Still, the details were amazingly impressive to this sea lover. Unlike the sun-worshipping Incas, the Chimú were seafarers and venerated the moon instead, because of its control over the ocean tides. Chan Chan is covered in aquatically-inspired carvings — seabirds and otters, fishing nets and tidal waves. Our guide was quick to point out the symbolic significance of the detailed carvings, like the fish patterns in two different directions symbolizing the competing currents off the coast.
Chan Chan charmed us. History buffs, ocean activists and artists alike should add this quirky, lesser-known ancient city to their bucket lists.

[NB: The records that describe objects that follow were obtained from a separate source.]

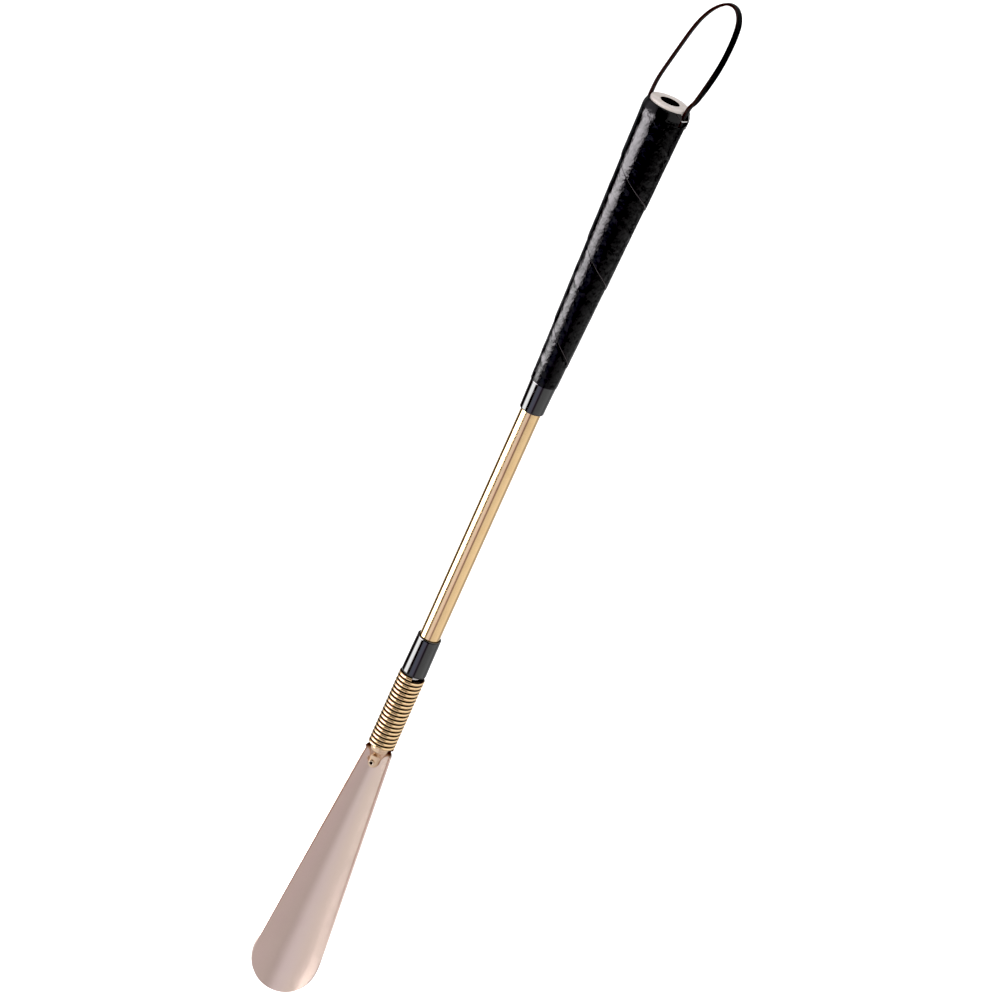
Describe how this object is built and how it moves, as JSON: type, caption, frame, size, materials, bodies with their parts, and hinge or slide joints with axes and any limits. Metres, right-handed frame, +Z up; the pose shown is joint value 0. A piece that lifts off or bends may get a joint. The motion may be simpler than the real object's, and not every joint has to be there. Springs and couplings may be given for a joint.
{
  "type": "long shoehorn",
  "caption": "Long shoehorn with a trough-shaped sheet blade on a flexible coil spring neck, a slim tube shaft and a strip-wrapped tapered handle with a hanging loop.",
  "frame": {"origin": "on the table under the shoehorn as it lies on its back, halfway between the blade's tip and the handle's end, without the hanging loop", "axes": "+Y from the blade's tip to the handle's end, +Z up out of the blade's hollow side, +X to the right"},
  "size_m": [0.0412, 0.668, 0.0274],
  "materials": {
    "blade_metal": "satin nickel with a rose tint",
    "brass": "polished, slightly rosy brass",
    "spring_wire": "polished brass-plated spring wire",
    "small_steel": "plated",
    "black_plastic": "glossy black",
    "core": "pale, sanded",
    "wrap_leather": "smooth glossy black, helically wound",
    "thong_leather": "black with brown cut edges"
  },
  "bodies": {
    "handle": {"spring_turns_1": "spring_wire", "spring_plug": "small_steel", "lower_ferrule": "black_plastic", "shaft_tube": "brass", "upper_ferrule": "black_plastic", "handle_core": "core", "handle_wrap": "wrap_leather", "hang_loop": "thong_leather", "loop_staple": "small_steel"},
    "spring_upper": {"spring_turns_2": "spring_wire"},
    "spring_middle": {"spring_turns_3": "spring_wire"},
    "spring_lower": {"spring_turns_4": "spring_wire"},
    "blade": {"blade": "blade_metal", "neck_tube": "brass", "neck_rivet": "small_steel", "spring_turns_5": "spring_wire"}
  },
  "joints": [
    {"name": "bend_fore_aft_upper", "type": "hinge", "parent": "handle", "child": "spring_upper", "pos_m": [0, -0.0723, 0.0137], "axis": [1, 0, 0], "range_deg": [-30, 30], "stiffness_Nm_per_rad": 0.7, "deforming": ["spring_turns_1", "spring_turns_2"]},
    {"name": "bend_sideways_upper", "type": "hinge", "parent": "spring_upper", "child": "spring_middle", "pos_m": [0, -0.0836, 0.0137], "axis": [0, 0, 1], "range_deg": [-20, 20], "stiffness_Nm_per_rad": 0.7, "deforming": ["spring_turns_2", "spring_turns_3"]},
    {"name": "bend_fore_aft_lower", "type": "hinge", "parent": "spring_middle", "child": "spring_lower", "pos_m": [0, -0.095, 0.0137], "axis": [1, 0, 0], "range_deg": [-30, 30], "stiffness_Nm_per_rad": 0.7, "deforming": ["spring_turns_3", "spring_turns_4"]},
    {"name": "bend_sideways_lower", "type": "hinge", "parent": "spring_lower", "child": "blade", "pos_m": [0, -0.1063, 0.0137], "axis": [0, 0, 1], "range_deg": [-20, 20], "stiffness_Nm_per_rad": 0.7, "deforming": ["spring_turns_4", "spring_turns_5"]}
  ],
  "couplings": [
    {"joint": "bend_fore_aft_lower", "follows": "bend_fore_aft_upper", "ratio": 1},
    {"joint": "bend_sideways_lower", "follows": "bend_sideways_upper", "ratio": 1}
  ]
}
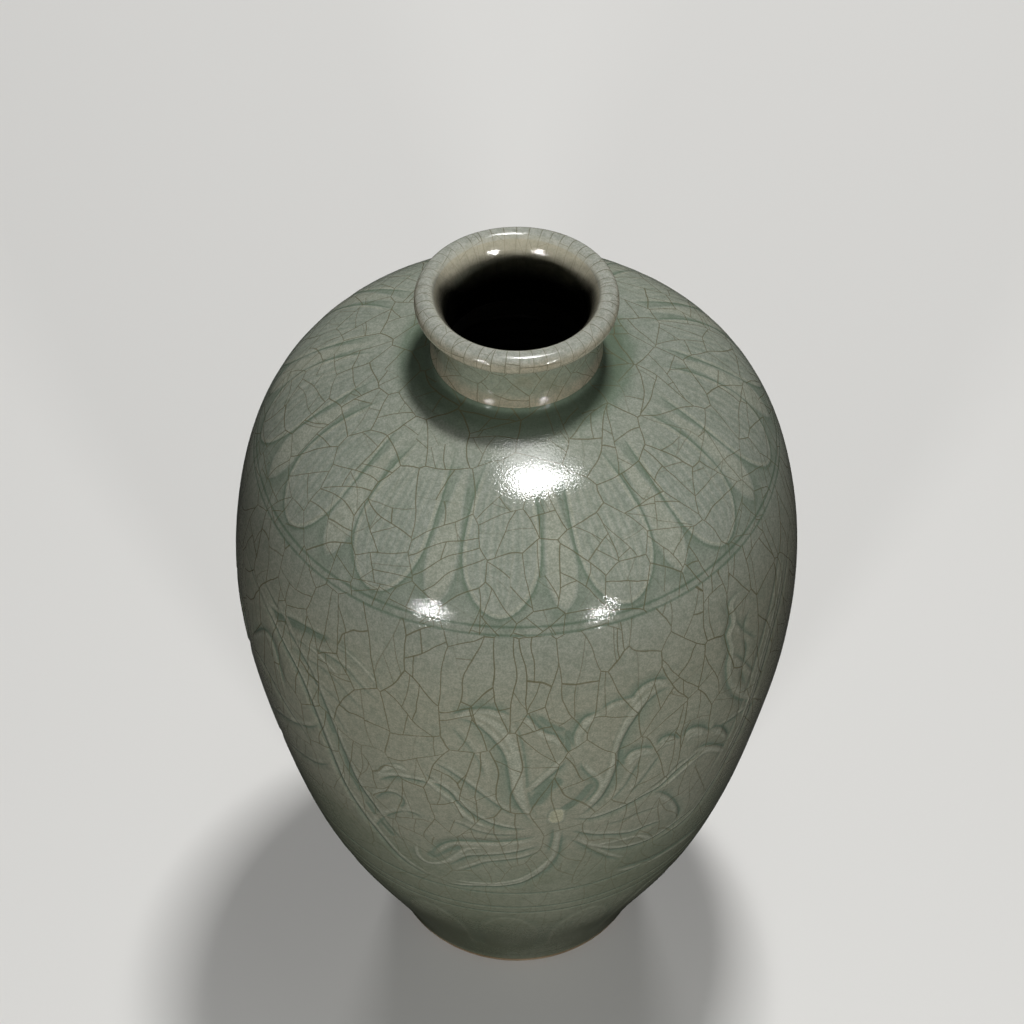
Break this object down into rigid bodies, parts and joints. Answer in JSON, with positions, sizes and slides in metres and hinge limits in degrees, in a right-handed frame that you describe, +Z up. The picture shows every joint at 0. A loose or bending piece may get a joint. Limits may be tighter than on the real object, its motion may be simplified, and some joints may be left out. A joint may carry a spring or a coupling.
{
  "type": "meiping vase",
  "caption": "Tall-shouldered plum vase of thrown stoneware sections, short neck with a rolled lip, carved bands under a crackled grey-green glaze.",
  "frame": {"origin": "centre of the foot ring's resting face, on the axis of the vase", "axes": "+Z up along the axis of the vase; -Y is the front, the side that the picture shows"},
  "size_m": [0.22, 0.22, 0.3411],
  "materials": {
    "stoneware": "bare fired stoneware, brown at the foot",
    "celadon_glaze": "glossy grey-green crackle glaze"
  },
  "bodies": {
    "root": {"foot_ring": "stoneware", "base_disc": "stoneware", "lower_body": "stoneware", "belly_slip": "stoneware", "upper_body": "stoneware", "neck_slip": "stoneware", "neck_collar": "stoneware", "mouth_rim": "stoneware", "body_glaze": "celadon_glaze", "neck_glaze": "celadon_glaze", "inner_glaze": "celadon_glaze", "base_glaze": "celadon_glaze"}
  },
  "joints": []
}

Perhaps because I was expecting nothing more from this trio of destinations than a place to break up two butt-numbing bus journeys, I left enchanted by all three. They are the perfect bite-sized and equal servings of atmosphere, culture, and history, and wouldn’t be nearly as nice if they weren’t tied up so neatly together in a little traveler’s bow.
Travelers heading up or down the coast of Peru, I implore you to step off the bus for a night or two to explore the colors of Trujillo, the time travel of Chan Chan, and the laid back vibes of Huanchaco. Believe me — your bum will thank you.
Where I stayed: Nylamp Hostal in Huanchaco. Pros: Oceanfront, good restaurant and nice common areas. Cons: Though we booked the dorms they were so unpleasant we upgraded to a private room immediately.
Where I ate: There were no standouts worth mentioning — but stay away from Casona Deza in Trujillo!
How I got there: For the nine hour ride from Lima we took the luxury Cruz del Sur bus for around $35 and it was fantastic as usual. For the supposedly nine hour bus ride to Mancora we took Ormeño for around $20 and it was miserable — the driver got lost, tacking on an extra two hours.
Bonus Tip: Take a combi between Trujillo and Hunchaco when possible for a mere 50 cents per person — as opposed to $7 for a cab.